I bisogni dei migranti e l’innovazione del welfare. È di quasi 3 miliardi di euro la spesa pubblica per la sanità ascrivibile a prestazioni erogate agli immigrati, pari a circa il 2,8% del totale della spesa sanitaria pubblica nel 2010. Tra il 2009 e il 2010 i migranti richiedenti sono cresciuti del 22%, più del doppio rispetto agli italiani (+9,7%). Sono gli asili nido e la scuola le prestazioni che i migranti (44,8%) chiedono in misura maggiore rispetto agli italiani (30,3%). L’Emilia Romagna è la regione in cui è più alta la quota di migranti che nel 2010 hanno fatto richiesta di prestazioni del welfare (il 18,6% del totale della popolazione Isee). Tra le province spiccano Bolzano (quasi il 41%), Mantova (35,6%), Modena (34,8%), Brescia (31,5%), Piacenza (30,7%), Arezzo (30,7%) e Parma (30,3%).
Dall’esclusione al disincanto: il disinvestimento dei giovani. Le donne italiane sono tra quelle che fanno figli più tardi (l’età media al parto di 31,1 anni rilevata in Italia rappresenta una delle età più avanzate in Europa al 2008), mentre il tasso di fertilità totale pone il Paese vicina al fondo (20ª posizione su 27) della graduatoria Ue. Non accennano ad arrestarsi la diminuzione dei matrimoni (-6,5% nel 2009 rispetto all’anno precedente) e l’aumento dell’età media in cui gli italiani lo contraggono per la prima volta (33 anni gli uomini e 29,9 le donne, circa 2 anni in più rispetto al 2000). L’indagine del Censis del 2011 sulla sregolazione delle pulsioni rileva un diffuso consenso tra i giovani per modelli di successo e di riuscita sociale avulsi dal merito e dalla cultura del lavoro. Ed è il 38,2% dei 15-30enni italiani a ritenere che l’università rappresenti un’opzione non attraente (il dato più alto in Europa). Tra giovani destinati a vivere un perpetuo presente, ad andare in crisi è lo stesso concetto di investimento sociale, se la società non è in grado di garantire ritorni a fronte di scelte e percorsi proiettati al futuro.
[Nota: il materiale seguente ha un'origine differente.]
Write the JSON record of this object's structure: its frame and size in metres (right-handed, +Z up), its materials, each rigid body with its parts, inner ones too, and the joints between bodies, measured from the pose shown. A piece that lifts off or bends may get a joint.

Perché non decolla la previdenza integrativa. Circa l’80% delle famiglie italiane manifesta l’intenzione di non aderire a schemi previdenziali integrativi in futuro, e in circa un caso su dieci non sanno proprio di cosa si tratti. Tra i capofamiglia occupati, una delle ragioni che viene indicata con maggiore frequenza (31,6%) è il costo in relazione allo stipendio disponibile, mentre la necessità di integrare la propria contribuzione previdenziale viene rifiutata dal momento che si pagano già i contributi obbligatori dal 30,4%. La rimozione del problema, o la dilazione a un futuro indefinito del momento in cui bisognerà affrontare la questione, rappresenta la motivazione citata con maggiore frequenza dai capofamiglia under 40 (il 39,7% contro la media del 20,4%).